Wednesday, November 25, 2009


Wounded Knee and Indian and "Buffalo" Soldiers

The excerpts below are from James Mooney's The Ghost Dance Religion and the Sioux Outbreak of 1890. (Lincoln: University of Nebraska Press, 1991) 881-883. Mooney's text was originally published in 1896 as the second part of the fourteenth annual report of the US Bureau of Ethnology, 1892-93. The first excerpt refers to the massacre by troops of the 7th Cavalry--the late George A. Custer's old command--at Wounded Knee Creek in South Dakota on December 29, 1890. The second excerpt concerns a ballad written by one of the "Buffalo Soldiers" I mentioned in "Skins & Fighting for Uncle Scum" and also makes mention of the role of Indian soldiers in the final verse of the ballad.
The Indian scouts at Wounded Knee, like the Indian police at Grand river and Pine Ridge, were brave and loyal, as has been the almost universal rule with Indians when enlisted in the government service, even when called on, as were these, to serve against their own tribe and relatives. The prairie Indian is a born soldier, with all the soldier's pride of loyalty to duty, and may be trusted implicitly after he has once consented to enter the service. The scouts at Wounded Knee were Sioux, with Philip Wells as interpreter. Other Sioux scouts were ranging the country between the agency and the hostile camp in the Bad Lands, and acted as mediators in the peace negotiations which led to the final surrender. Fifty Cheyenne and about as many Crow scouts were also employed in the same section of country. Throughout the entire campaign the Indian scouts and police were faithful and received the warmest commendation of their officers. ...
On January 5 there was another encounter on Wounded Knee creek. A small detachment which had been sent out to meet a supply train coming into the agency found the wagons drawn up in a square to resist an attack made by a band of about 50 Indians. The soldiers joined forces with the teamsters, and by firing from behind the protection of the wagons succeeded in driving off the Indians and killing a number of their horses. The hostiles were reinforced, however, and a hard skirmish was kept up for several hours until more troops arrived from the agency about dark, having been sent in answer to a courier who managed to elude the attacking party. The troops charged on a gallop and the Indians retreated, having lost several killed and wounded, besides a number of their horses. (Colby, 7.)
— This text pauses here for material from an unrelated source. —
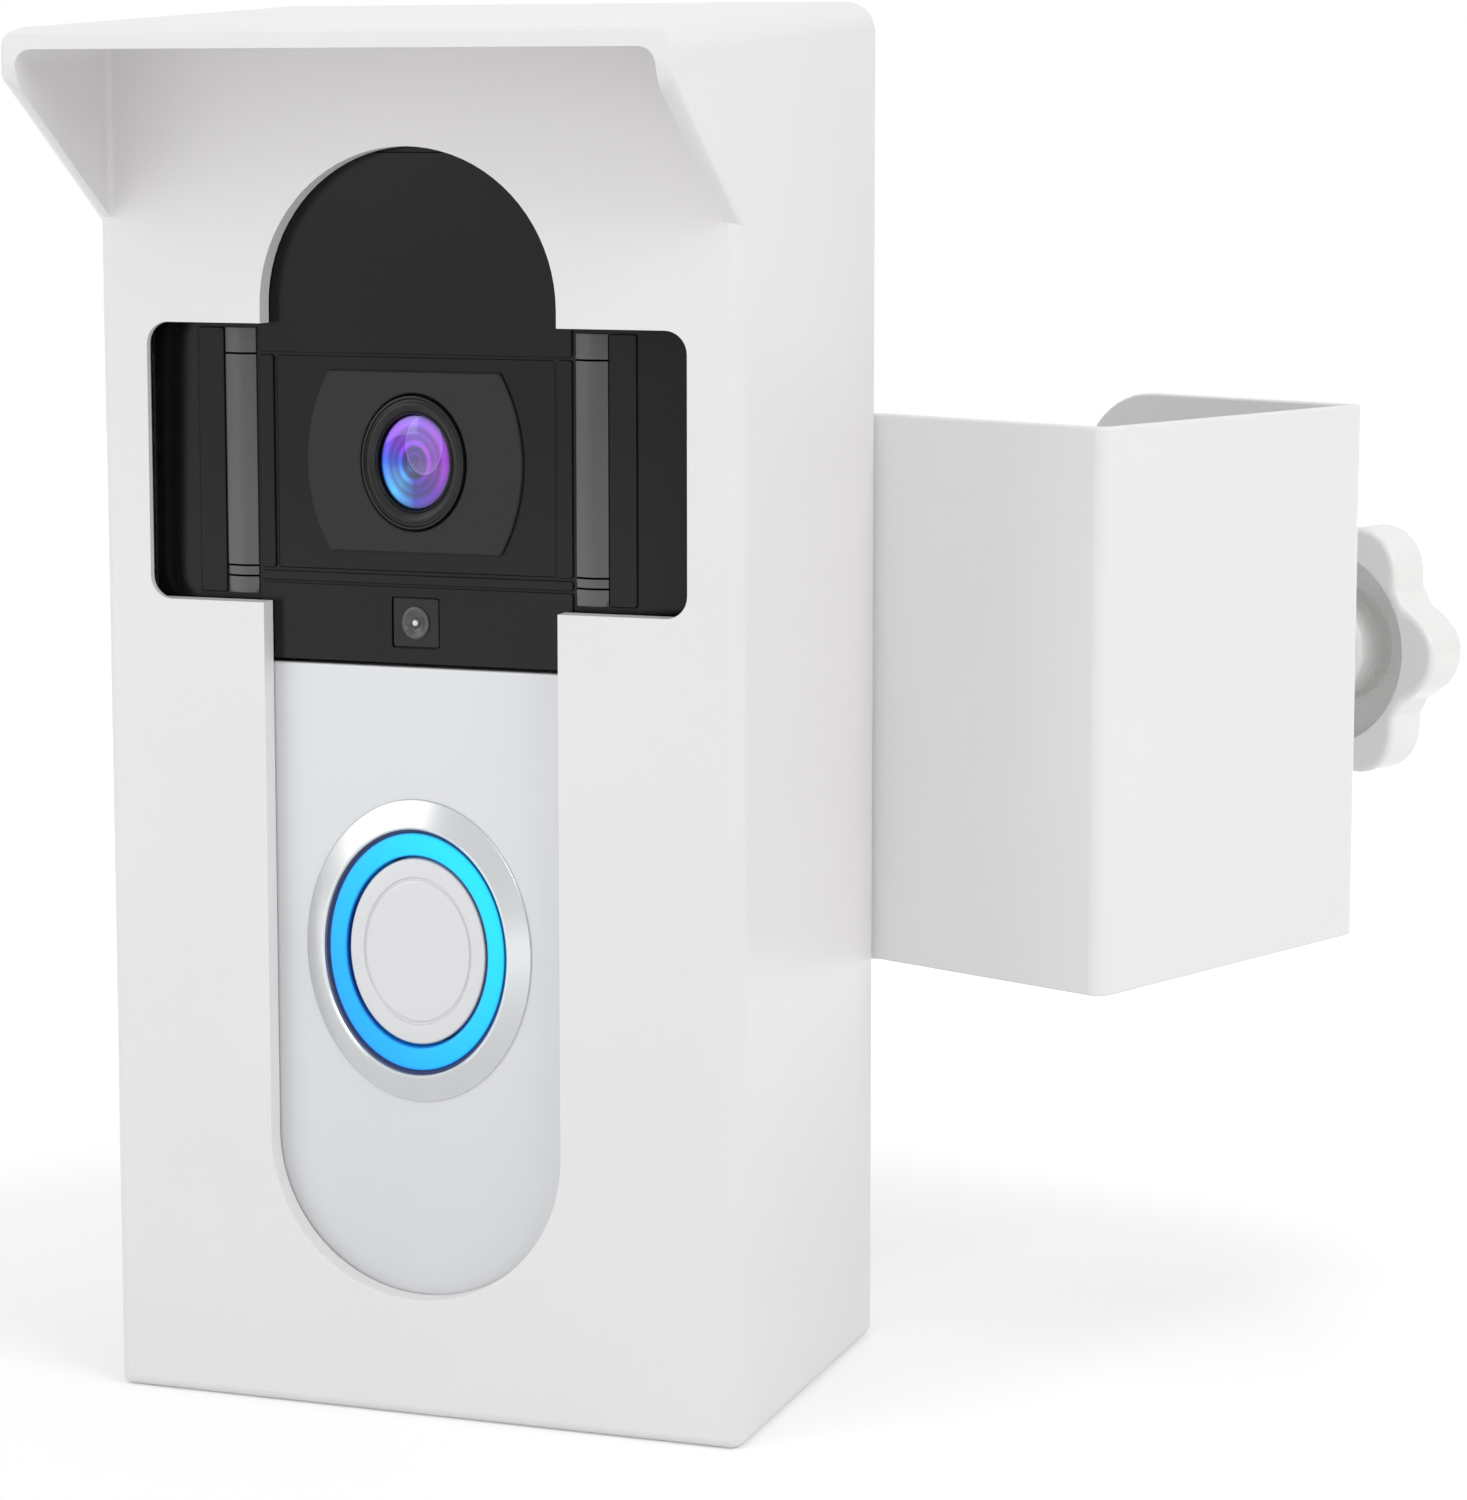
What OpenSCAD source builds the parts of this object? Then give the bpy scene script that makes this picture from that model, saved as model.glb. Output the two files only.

Amid all these warlike alarms the gentle muse Calliope hovered over the field and inspired W. H. Prather, a colored private of troop I of the Ninth cavalry, to the production of the ballad given below, one of the few good specimens of American ballad poetry, and worthy of equal place with "Captain Lovewell's Fight," "Old Quebec," or anything that originated in the late rebellion. It became a favorite among the troops in camp and with the scattered frontiersmen of Dakota and Nebraska, being sung to a simple air with vigor and expression and a particularly rousing chorus, and is probably by this time a classic of the barracks. It is here reproduced verbatim from the printed slip published for distribution among the soldiers during the campaign.



The Red Skins left their Agency, the Soldiers left their Post,
All on the strength of an Indian tale about Messiah's ghost
Got up by savage chieftains to lead their tribes astray;
But Uncle Sam wouldn't have it so, for he ain't built that way.
They swore that this Messiah came to them in visions sleep,
And promised to restore their game and Buffalos a heap,
So they must start a big ghost dance, then all would join their band,
And may be so we lead the way into the great Bad Land.
They claimed the shirt Messiah gave, no bullet could go through,
But when the Soldiers fired at them they saw this was not true.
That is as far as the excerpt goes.